**TO BE DONE**
Output every line below without omitting or altering anything.

**SUPPLIED DATA**

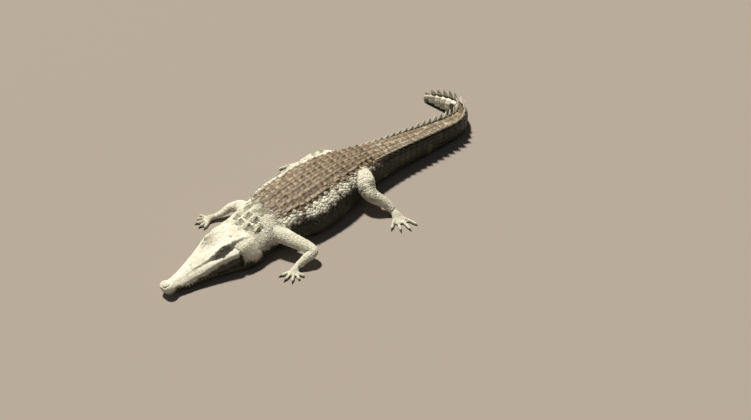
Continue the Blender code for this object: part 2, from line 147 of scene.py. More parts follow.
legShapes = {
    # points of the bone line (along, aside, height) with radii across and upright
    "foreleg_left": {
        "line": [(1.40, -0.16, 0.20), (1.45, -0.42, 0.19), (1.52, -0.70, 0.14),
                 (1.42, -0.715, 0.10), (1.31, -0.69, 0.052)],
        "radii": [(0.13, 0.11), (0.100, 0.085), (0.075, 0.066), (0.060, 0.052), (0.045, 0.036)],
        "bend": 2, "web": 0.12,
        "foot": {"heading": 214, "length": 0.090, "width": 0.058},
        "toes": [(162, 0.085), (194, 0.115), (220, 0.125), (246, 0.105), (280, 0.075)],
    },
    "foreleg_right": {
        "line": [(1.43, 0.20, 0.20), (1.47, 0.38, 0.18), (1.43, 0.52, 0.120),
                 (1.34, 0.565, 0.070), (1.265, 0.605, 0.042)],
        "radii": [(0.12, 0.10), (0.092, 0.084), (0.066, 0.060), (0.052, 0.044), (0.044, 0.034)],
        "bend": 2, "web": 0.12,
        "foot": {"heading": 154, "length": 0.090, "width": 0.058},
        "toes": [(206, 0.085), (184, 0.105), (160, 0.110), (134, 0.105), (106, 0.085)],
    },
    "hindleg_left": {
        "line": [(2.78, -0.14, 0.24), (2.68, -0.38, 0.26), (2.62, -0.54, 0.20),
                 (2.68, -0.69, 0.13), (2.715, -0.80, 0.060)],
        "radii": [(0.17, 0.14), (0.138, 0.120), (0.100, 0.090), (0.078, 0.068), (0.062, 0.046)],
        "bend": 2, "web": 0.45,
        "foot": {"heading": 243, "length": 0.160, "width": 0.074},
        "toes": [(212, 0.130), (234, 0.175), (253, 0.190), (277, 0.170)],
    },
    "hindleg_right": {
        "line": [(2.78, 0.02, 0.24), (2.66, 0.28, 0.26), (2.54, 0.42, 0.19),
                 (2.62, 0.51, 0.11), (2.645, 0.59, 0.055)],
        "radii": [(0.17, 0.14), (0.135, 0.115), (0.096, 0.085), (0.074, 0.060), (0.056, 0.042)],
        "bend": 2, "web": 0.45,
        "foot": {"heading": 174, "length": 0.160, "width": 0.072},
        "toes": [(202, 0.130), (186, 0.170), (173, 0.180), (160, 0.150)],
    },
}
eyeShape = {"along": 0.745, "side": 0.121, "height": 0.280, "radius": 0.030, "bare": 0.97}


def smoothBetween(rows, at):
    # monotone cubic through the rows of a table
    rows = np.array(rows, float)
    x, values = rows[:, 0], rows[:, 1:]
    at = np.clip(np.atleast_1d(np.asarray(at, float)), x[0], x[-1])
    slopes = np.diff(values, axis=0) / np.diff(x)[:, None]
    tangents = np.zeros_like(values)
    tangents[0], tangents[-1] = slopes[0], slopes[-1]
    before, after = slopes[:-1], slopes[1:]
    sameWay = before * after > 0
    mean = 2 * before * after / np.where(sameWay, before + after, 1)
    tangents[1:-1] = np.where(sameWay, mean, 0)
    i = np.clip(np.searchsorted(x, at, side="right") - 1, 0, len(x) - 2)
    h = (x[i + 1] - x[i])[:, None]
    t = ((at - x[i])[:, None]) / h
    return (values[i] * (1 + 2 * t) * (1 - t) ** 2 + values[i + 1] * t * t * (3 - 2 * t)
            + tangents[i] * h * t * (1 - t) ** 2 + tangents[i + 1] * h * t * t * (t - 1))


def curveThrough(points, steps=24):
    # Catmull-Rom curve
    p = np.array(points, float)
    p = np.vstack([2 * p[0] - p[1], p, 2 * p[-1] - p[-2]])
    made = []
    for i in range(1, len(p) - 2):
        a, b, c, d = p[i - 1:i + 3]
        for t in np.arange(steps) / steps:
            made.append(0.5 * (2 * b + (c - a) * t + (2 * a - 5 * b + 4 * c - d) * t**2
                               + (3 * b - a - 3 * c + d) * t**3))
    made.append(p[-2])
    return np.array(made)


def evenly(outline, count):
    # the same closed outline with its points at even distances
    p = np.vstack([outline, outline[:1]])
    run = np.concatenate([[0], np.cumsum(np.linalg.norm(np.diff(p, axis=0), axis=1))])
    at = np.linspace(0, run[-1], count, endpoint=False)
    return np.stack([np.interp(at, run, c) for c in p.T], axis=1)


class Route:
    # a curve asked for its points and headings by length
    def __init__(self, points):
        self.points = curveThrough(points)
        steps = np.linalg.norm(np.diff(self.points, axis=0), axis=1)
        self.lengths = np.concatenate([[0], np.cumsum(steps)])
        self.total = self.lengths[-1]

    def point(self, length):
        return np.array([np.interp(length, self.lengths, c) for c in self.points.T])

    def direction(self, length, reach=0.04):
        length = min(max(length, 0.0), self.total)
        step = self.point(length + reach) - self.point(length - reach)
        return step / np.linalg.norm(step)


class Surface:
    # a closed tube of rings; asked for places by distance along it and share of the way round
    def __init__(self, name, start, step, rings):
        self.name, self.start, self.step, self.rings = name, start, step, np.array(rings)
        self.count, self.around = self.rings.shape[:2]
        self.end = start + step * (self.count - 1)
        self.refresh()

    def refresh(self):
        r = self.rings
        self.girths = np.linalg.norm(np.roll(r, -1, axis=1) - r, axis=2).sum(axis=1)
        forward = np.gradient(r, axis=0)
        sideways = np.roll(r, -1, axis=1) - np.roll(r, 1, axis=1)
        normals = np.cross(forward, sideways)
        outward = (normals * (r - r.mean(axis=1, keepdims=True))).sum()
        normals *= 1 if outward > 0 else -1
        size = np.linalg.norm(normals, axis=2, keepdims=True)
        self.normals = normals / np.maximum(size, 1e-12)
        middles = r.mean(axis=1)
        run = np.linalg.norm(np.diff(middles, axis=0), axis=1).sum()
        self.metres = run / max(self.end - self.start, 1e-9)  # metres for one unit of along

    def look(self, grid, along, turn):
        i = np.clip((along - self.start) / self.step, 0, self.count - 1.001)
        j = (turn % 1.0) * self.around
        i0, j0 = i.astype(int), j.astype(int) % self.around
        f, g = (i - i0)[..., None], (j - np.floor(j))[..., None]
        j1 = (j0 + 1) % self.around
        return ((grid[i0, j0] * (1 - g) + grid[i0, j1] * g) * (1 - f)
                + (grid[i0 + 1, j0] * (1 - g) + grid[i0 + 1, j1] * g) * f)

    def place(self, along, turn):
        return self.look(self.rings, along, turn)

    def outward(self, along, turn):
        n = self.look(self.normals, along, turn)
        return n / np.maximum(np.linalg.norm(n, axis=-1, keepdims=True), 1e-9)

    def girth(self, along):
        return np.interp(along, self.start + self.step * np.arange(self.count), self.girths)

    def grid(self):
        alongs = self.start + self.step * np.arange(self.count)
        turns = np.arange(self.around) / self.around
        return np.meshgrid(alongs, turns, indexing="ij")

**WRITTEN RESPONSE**
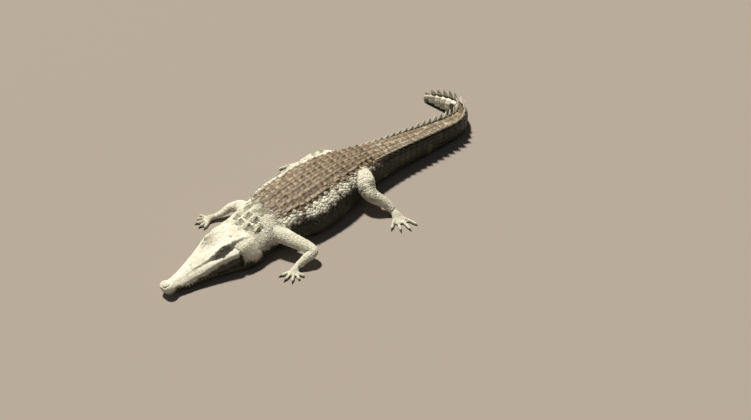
Continue the Blender code for this object: part 2, from line 147 of scene.py. More parts follow.
legShapes = {
    # points of the bone line (along, aside, height) with radii across and upright
    "foreleg_left": {
        "line": [(1.40, -0.16, 0.20), (1.45, -0.42, 0.19), (1.52, -0.70, 0.14),
                 (1.42, -0.715, 0.10), (1.31, -0.69, 0.052)],
        "radii": [(0.13, 0.11), (0.100, 0.085), (0.075, 0.066), (0.060, 0.052), (0.045, 0.036)],
        "bend": 2, "web": 0.12,
        "foot": {"heading": 214, "length": 0.090, "width": 0.058},
        "toes": [(162, 0.085), (194, 0.115), (220, 0.125), (246, 0.105), (280, 0.075)],
    },
    "foreleg_right": {
        "line": [(1.43, 0.20, 0.20), (1.47, 0.38, 0.18), (1.43, 0.52, 0.120),
                 (1.34, 0.565, 0.070), (1.265, 0.605, 0.042)],
        "radii": [(0.12, 0.10), (0.092, 0.084), (0.066, 0.060), (0.052, 0.044), (0.044, 0.034)],
        "bend": 2, "web": 0.12,
        "foot": {"heading": 154, "length": 0.090, "width": 0.058},
        "toes": [(206, 0.085), (184, 0.105), (160, 0.110), (134, 0.105), (106, 0.085)],
    },
    "hindleg_left": {
        "line": [(2.78, -0.14, 0.24), (2.68, -0.38, 0.26), (2.62, -0.54, 0.20),
                 (2.68, -0.69, 0.13), (2.715, -0.80, 0.060)],
        "radii": [(0.17, 0.14), (0.138, 0.120), (0.100, 0.090), (0.078, 0.068), (0.062, 0.046)],
        "bend": 2, "web": 0.45,
        "foot": {"heading": 243, "length": 0.160, "width": 0.074},
        "toes": [(212, 0.130), (234, 0.175), (253, 0.190), (277, 0.170)],
    },
    "hindleg_right": {
        "line": [(2.78, 0.02, 0.24), (2.66, 0.28, 0.26), (2.54, 0.42, 0.19),
                 (2.62, 0.51, 0.11), (2.645, 0.59, 0.055)],
        "radii": [(0.17, 0.14), (0.135, 0.115), (0.096, 0.085), (0.074, 0.060), (0.056, 0.042)],
        "bend": 2, "web": 0.45,
        "foot": {"heading": 174, "length": 0.160, "width": 0.072},
        "toes": [(202, 0.130), (186, 0.170), (173, 0.180), (160, 0.150)],
    },
}
eyeShape = {"along": 0.745, "side": 0.121, "height": 0.280, "radius": 0.030, "bare": 0.97}


def smoothBetween(rows, at):
    # monotone cubic through the rows of a table
    rows = np.array(rows, float)
    x, values = rows[:, 0], rows[:, 1:]
    at = np.clip(np.atleast_1d(np.asarray(at, float)), x[0], x[-1])
    slopes = np.diff(values, axis=0) / np.diff(x)[:, None]
    tangents = np.zeros_like(values)
    tangents[0], tangents[-1] = slopes[0], slopes[-1]
    before, after = slopes[:-1], slopes[1:]
    sameWay = before * after > 0
    mean = 2 * before * after / np.where(sameWay, before + after, 1)
    tangents[1:-1] = np.where(sameWay, mean, 0)
    i = np.clip(np.searchsorted(x, at, side="right") - 1, 0, len(x) - 2)
    h = (x[i + 1] - x[i])[:, None]
    t = ((at - x[i])[:, None]) / h
    return (values[i] * (1 + 2 * t) * (1 - t) ** 2 + values[i + 1] * t * t * (3 - 2 * t)
            + tangents[i] * h * t * (1 - t) ** 2 + tangents[i + 1] * h * t * t * (t - 1))


def curveThrough(points, steps=24):
    # Catmull-Rom curve
    p = np.array(points, float)
    p = np.vstack([2 * p[0] - p[1], p, 2 * p[-1] - p[-2]])
    made = []
    for i in range(1, len(p) - 2):
        a, b, c, d = p[i - 1:i + 3]
        for t in np.arange(steps) / steps:
            made.append(0.5 * (2 * b + (c - a) * t + (2 * a - 5 * b + 4 * c - d) * t**2
                               + (3 * b - a - 3 * c + d) * t**3))
    made.append(p[-2])
    return np.array(made)


def evenly(outline, count):
    # the same closed outline with its points at even distances
    p = np.vstack([outline, outline[:1]])
    run = np.concatenate([[0], np.cumsum(np.linalg.norm(np.diff(p, axis=0), axis=1))])
    at = np.linspace(0, run[-1], count, endpoint=False)
    return np.stack([np.interp(at, run, c) for c in p.T], axis=1)


class Route:
    # a curve asked for its points and headings by length
    def __init__(self, points):
        self.points = curveThrough(points)
        steps = np.linalg.norm(np.diff(self.points, axis=0), axis=1)
        self.lengths = np.concatenate([[0], np.cumsum(steps)])
        self.total = self.lengths[-1]

    def point(self, length):
        return np.array([np.interp(length, self.lengths, c) for c in self.points.T])

    def direction(self, length, reach=0.04):
        length = min(max(length, 0.0), self.total)
        step = self.point(length + reach) - self.point(length - reach)
        return step / np.linalg.norm(step)


class Surface:
    # a closed tube of rings; asked for places by distance along it and share of the way round
    def __init__(self, name, start, step, rings):
        self.name, self.start, self.step, self.rings = name, start, step, np.array(rings)
        self.count, self.around = self.rings.shape[:2]
        self.end = start + step * (self.count - 1)
        self.refresh()

    def refresh(self):
        r = self.rings
        self.girths = np.linalg.norm(np.roll(r, -1, axis=1) - r, axis=2).sum(axis=1)
        forward = np.gradient(r, axis=0)
        sideways = np.roll(r, -1, axis=1) - np.roll(r, 1, axis=1)
        normals = np.cross(forward, sideways)
        outward = (normals * (r - r.mean(axis=1, keepdims=True))).sum()
        normals *= 1 if outward > 0 else -1
        size = np.linalg.norm(normals, axis=2, keepdims=True)
        self.normals = normals / np.maximum(size, 1e-12)
        middles = r.mean(axis=1)
        run = np.linalg.norm(np.diff(middles, axis=0), axis=1).sum()
        self.metres = run / max(self.end - self.start, 1e-9)  # metres for one unit of along

    def look(self, grid, along, turn):
        i = np.clip((along - self.start) / self.step, 0, self.count - 1.001)
        j = (turn % 1.0) * self.around
        i0, j0 = i.astype(int), j.astype(int) % self.around
        f, g = (i - i0)[..., None], (j - np.floor(j))[..., None]
        j1 = (j0 + 1) % self.around
        return ((grid[i0, j0] * (1 - g) + grid[i0, j1] * g) * (1 - f)
                + (grid[i0 + 1, j0] * (1 - g) + grid[i0 + 1, j1] * g) * f)

    def place(self, along, turn):
        return self.look(self.rings, along, turn)

    def outward(self, along, turn):
        n = self.look(self.normals, along, turn)
        return n / np.maximum(np.linalg.norm(n, axis=-1, keepdims=True), 1e-9)

    def girth(self, along):
        return np.interp(along, self.start + self.step * np.arange(self.count), self.girths)

    def grid(self):
        alongs = self.start + self.step * np.arange(self.count)
        turns = np.arange(self.around) / self.around
        return np.meshgrid(alongs, turns, indexing="ij")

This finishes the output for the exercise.